» Records

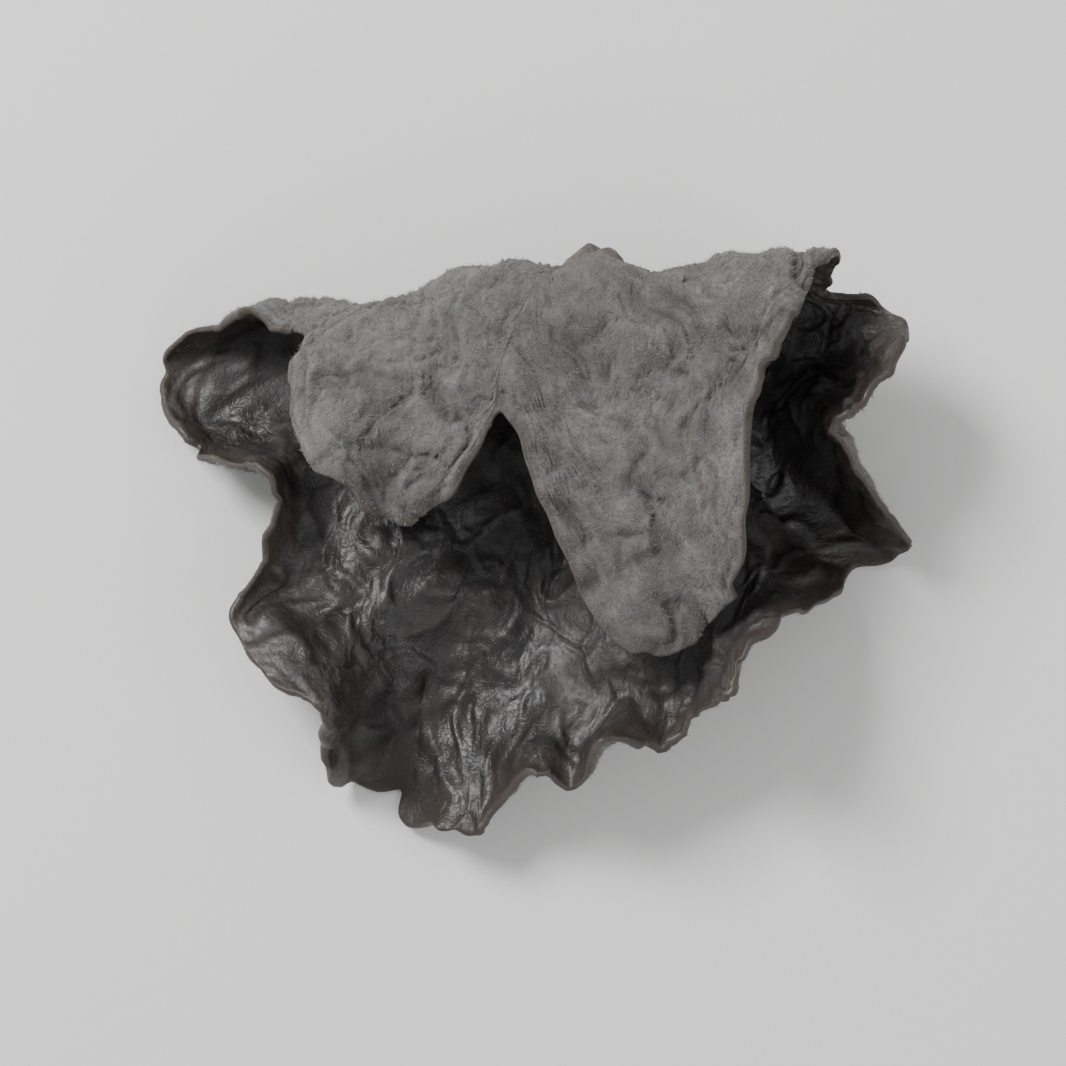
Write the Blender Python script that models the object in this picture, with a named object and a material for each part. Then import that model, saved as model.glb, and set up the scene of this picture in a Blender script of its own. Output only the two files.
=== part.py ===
"""One dried wood ear, modelled as a single thin crinkled sheet.

The sheet grows out of a small stub.  At the back it is folded over forwards in two
lobes, its two ends and its front lip turn up, and its margin is pleated.  The underside
is flattened where the ear rests.  Names ending in _MM are millimetres, names ending in
_DEG are degrees, and the finished body is in metres with +Z up.
"""

import bpy
import numpy as np

PIECE_NAME = "wood_ear"
METRES_PER_MM = 0.001
FULL_TURN = 2.0 * np.pi

# The sheet before folding, seen from above: an off-centre oval around its stub.
OVAL_CENTRE_Y_MM = 5.9
OVAL_HALF_WIDTH_MM = 14.7
OVAL_HALF_LENGTH_MM = 17.4
STUB_X_MM = 1.7
STUB_Y_MM = 11.0

# Thickness of the sheet: thickest around the stub, thinnest at the margin.
THICKNESS_AT_STUB_MM = 0.95
THICKNESS_AT_MARGIN_MM = 0.55
STUB_HEIGHT_MM = 1.7
STUB_RADIUS_MM = 1.5

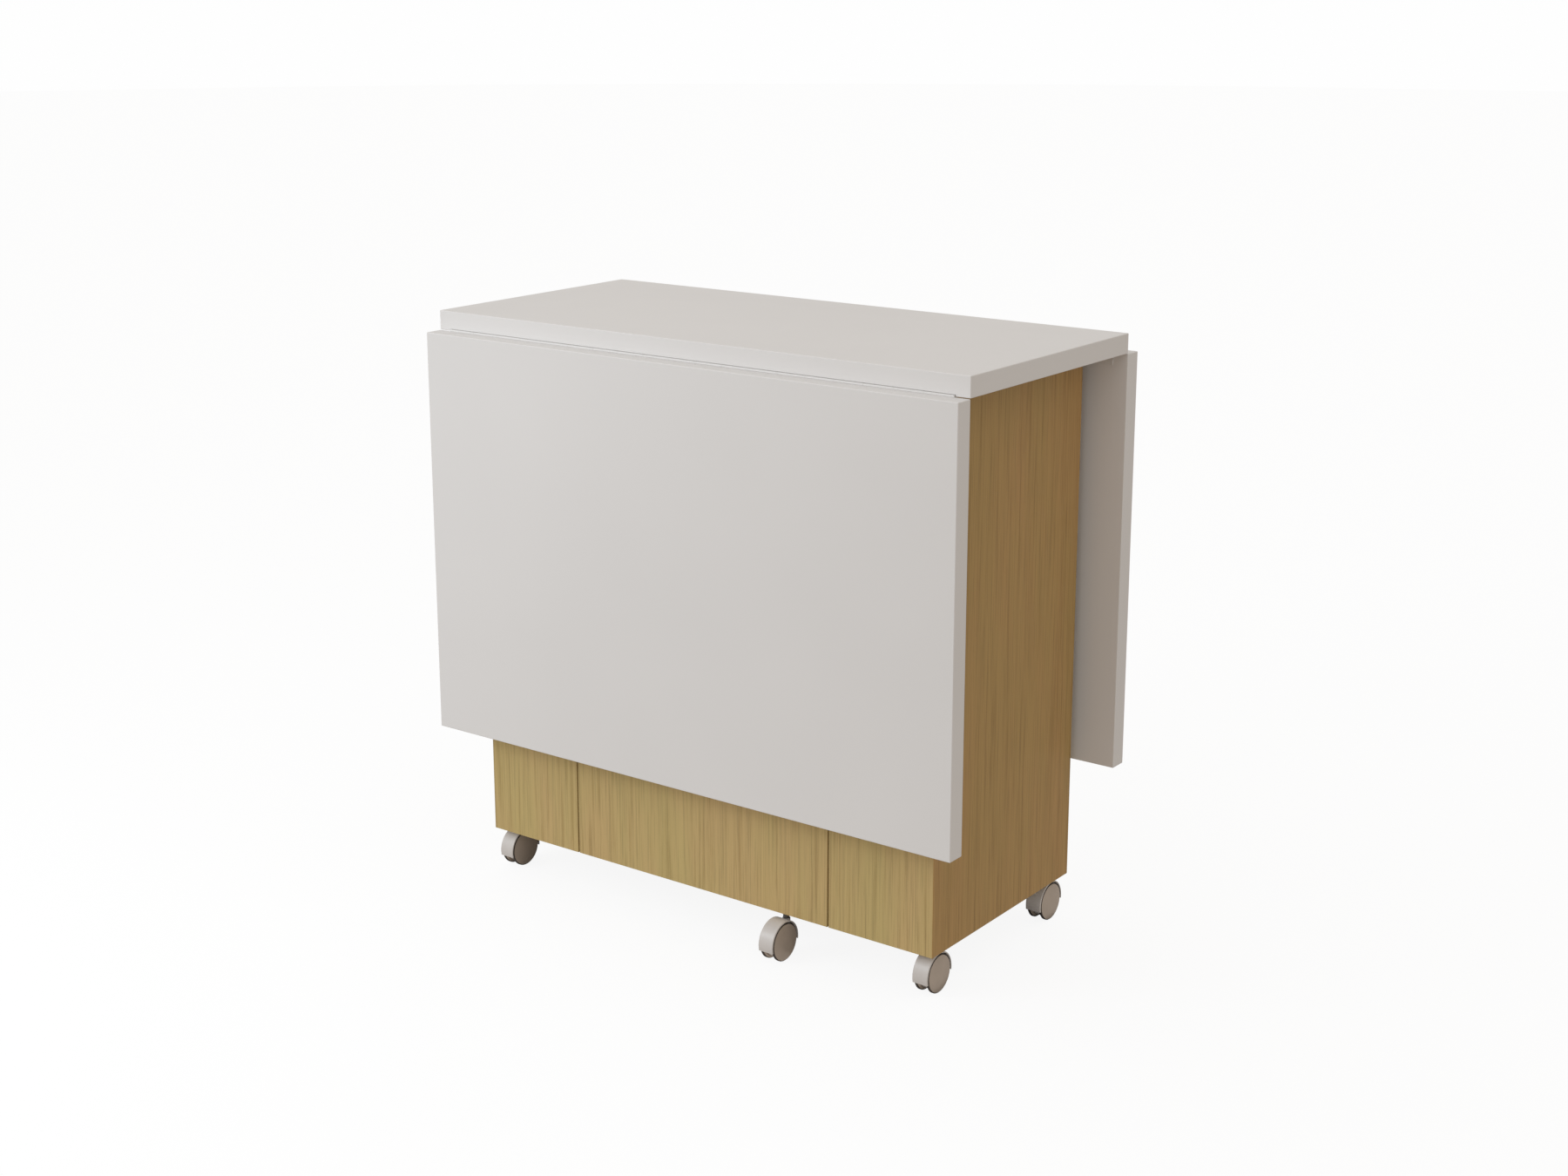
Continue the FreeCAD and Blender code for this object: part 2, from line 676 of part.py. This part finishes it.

» The exercise
Find every line that holds "part" and copy it.

» Answer to this task
Write the Blender Python script that models the object in this picture, with a named object and a material for each part. Then import that model, saved as model.glb, and set up the scene of this picture in a Blender script of its own. Output only the two files.
=== part.py ===
Continue the FreeCAD and Blender code for this object: part 2, from line 676 of part.py. This part finishes it.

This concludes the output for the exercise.